Funk finally made it to the Yankees at the start of the 1929 season, but he appeared in only one game, on April 26, 1929, and did not have a plate appearance. In early May, he was sold to the Hollywood Stars of the Pacific Coast League. In 150 games for the Stars, he compiled a .384 batting average with a career-high .554 slugging percentage and 302 total bases.

===Detroit Tigers===
In September 1929, the Detroit Tigers purchased Funk from Hollywood in exchange for cash and two players. In 1930, Funk appeared in 140 games for the Tigers, including 127 as the team's starting center fielder. He hit .279 with a .389 slugging percentage, 21 doubles, 11 triples, four home runs, 65 RBIs, 74 runs, and 12 stolen bases. His four home runs included a grand slam on July 26 against the New York Yankees – the team that had discarded him without a single plate appearance. He also hit a bases-loaded triple against the Yankees on August 14.

Funk also ranked third in the American League with 23 sacrifice hits and fifth with five times having been hit by a pitch. He also ranked among the league's as a center fielder with 354 putouts (third), eight assists (third), four double plays (third), a .965 fielding percentage (fourth), and 13 errors (second). His range factor of 2.98 per nine innings was the third best among all American League outfielders.

As the 1931 season began, the Tigers were full of talent in the outfield, and the Detroit Free Press noted that Funk's "attitude has proven to be unpleasant all spring." The Tigers initially sold Funk to Sacramento in the Pacific Coast League (PCL). However, Funk threatened to quit the game rather than return to the PCL where he had spent his 1929 season. Accordingly, on April 14, the Tigers sold Funk to the Louisville Colonels of the American Association.

===Louisville and Chicago===
Funk appeared in 150 games for Louisville in 1931, batting .282 with a .404 slugging percentage and 15 triples. In the outfield, he made 375 putouts and had 13 assists and 16 errors.

On April 21, 1932, Louisville traded Funk to the Chicago White Sox in exchange for Mel Simons.
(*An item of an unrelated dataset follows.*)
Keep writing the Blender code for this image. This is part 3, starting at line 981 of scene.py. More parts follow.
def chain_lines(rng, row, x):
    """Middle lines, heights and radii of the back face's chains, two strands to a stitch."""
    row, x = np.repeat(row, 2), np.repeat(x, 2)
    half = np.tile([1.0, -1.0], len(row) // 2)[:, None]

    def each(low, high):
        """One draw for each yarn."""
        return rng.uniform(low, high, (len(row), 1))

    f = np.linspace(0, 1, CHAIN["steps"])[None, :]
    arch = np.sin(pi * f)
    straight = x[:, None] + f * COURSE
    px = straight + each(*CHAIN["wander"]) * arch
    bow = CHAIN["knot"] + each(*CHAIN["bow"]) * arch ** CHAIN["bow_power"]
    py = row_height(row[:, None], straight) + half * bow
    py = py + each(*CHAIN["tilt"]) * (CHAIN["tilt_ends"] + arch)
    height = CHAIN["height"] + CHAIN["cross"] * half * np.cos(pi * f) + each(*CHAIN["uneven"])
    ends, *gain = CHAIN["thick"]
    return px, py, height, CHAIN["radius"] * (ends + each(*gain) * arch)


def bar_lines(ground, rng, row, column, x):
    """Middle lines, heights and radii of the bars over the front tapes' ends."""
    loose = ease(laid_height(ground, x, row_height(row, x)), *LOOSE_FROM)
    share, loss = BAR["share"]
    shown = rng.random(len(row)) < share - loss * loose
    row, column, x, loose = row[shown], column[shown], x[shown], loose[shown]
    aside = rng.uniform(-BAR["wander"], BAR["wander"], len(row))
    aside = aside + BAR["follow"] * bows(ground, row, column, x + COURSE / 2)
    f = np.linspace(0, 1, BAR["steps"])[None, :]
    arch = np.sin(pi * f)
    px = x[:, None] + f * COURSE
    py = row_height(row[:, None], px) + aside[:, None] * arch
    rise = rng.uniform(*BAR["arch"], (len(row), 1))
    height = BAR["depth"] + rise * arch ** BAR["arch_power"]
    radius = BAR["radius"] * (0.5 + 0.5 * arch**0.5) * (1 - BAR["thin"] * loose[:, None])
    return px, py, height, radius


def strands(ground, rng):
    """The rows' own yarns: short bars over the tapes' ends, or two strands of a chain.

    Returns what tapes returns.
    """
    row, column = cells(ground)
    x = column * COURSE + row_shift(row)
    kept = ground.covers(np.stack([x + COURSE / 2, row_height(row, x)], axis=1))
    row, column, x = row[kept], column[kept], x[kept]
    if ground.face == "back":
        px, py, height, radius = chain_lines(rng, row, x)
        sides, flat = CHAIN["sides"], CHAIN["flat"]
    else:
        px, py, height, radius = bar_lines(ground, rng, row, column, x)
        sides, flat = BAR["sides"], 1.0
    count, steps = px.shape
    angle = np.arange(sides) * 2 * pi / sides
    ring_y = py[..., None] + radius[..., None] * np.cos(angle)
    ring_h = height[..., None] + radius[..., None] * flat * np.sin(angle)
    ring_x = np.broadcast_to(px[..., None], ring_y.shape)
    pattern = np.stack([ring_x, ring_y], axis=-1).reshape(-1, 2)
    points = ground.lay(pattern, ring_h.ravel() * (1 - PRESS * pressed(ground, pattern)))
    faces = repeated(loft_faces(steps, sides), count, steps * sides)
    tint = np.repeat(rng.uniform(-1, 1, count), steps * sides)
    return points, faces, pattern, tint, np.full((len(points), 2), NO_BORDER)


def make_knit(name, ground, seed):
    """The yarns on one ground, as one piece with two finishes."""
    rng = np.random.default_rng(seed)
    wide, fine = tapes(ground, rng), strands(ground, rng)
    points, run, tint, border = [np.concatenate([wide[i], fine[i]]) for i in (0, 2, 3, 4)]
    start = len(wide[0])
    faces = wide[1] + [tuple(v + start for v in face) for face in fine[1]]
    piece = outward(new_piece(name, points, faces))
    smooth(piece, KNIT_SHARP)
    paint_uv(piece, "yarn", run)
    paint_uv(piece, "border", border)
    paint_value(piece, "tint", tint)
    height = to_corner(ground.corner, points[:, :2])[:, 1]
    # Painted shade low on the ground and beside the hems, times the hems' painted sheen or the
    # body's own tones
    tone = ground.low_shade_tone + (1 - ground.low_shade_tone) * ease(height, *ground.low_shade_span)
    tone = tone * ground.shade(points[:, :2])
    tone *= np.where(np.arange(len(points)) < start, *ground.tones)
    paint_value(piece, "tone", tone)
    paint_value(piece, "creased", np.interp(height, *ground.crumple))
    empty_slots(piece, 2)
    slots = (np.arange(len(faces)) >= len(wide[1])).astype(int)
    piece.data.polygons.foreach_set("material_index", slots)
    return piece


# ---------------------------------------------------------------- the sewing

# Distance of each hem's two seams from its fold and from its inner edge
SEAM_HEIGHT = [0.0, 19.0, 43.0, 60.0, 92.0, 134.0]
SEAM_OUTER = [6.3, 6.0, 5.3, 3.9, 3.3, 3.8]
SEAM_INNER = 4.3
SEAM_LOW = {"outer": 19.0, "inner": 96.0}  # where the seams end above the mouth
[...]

Funk played in 122 games for the White Sox (103 as the team's starting center fielder) in 1932 As in 1930, he ranked among the American League's center fielders with 311 putouts (fifth), 11 assists (third), four double plays (second), seven errors (fifth), and a .979 fielding percentage (fourth). His range factor of 3.22 per nine innings was the second highest among all of the league's outfielders. At the plate, Funk's batting average dipped to .259 in 1932. He ranked fifth in the league with 17 stolen bases, but he also ranked second with 15 times caught stealing.
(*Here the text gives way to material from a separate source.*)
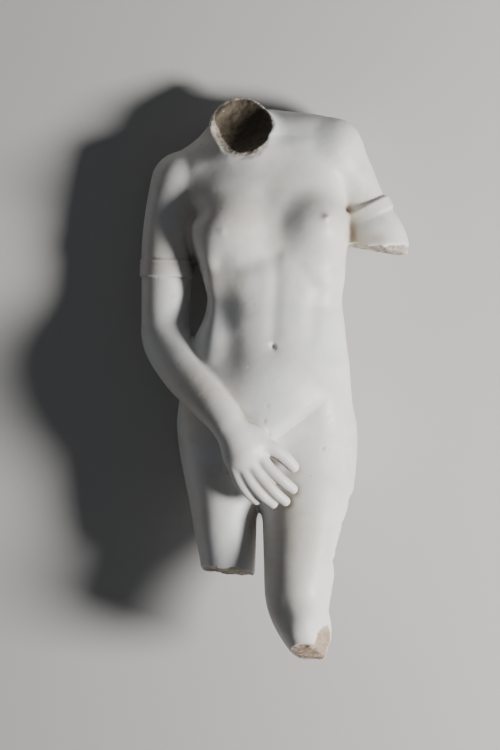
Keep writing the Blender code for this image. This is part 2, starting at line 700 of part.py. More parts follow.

In 1933, Funk played in only 10 games for the White Sox. He appeared in his last major league game on May 20, 1933.

===Minor leagues===
On May 25, 1933, the San Francisco Seals acquired Funk on an option from the White Sox. He appeared in 110 games for the Seals in 1933 with a .298 batting average and .413 slugging percentage. He returned to the Seals in 1934, appeared in 169 games, and compiled a .288 batting average and .384 slugging percentage.

In 1935, Funk tried to purchase the Oklahoma City Indians. When his efforts were unsuccessful, he signed with the Tulsa Oilers of the Texas League. He played for Tulsa in both 1935 and 1936.

In 1939, Funk was player-manager for the Salina Millers of the Western Association. He played in 20 games and compiled a .397 batting average and .500 slugging percentage.

In 1941, Funk finished his baseball career at age 36 with the Pueblo Rollers in the Western League. In his final season, he compiled a .288 batting average with a .399 on-base percentage in 61 games.

==Later years==
Funk did not marry and had no children. He died in 1968 at age 63 in an Oklahoma City hospital. He was buried in Fairlawn Cemetery in Oklahoma City.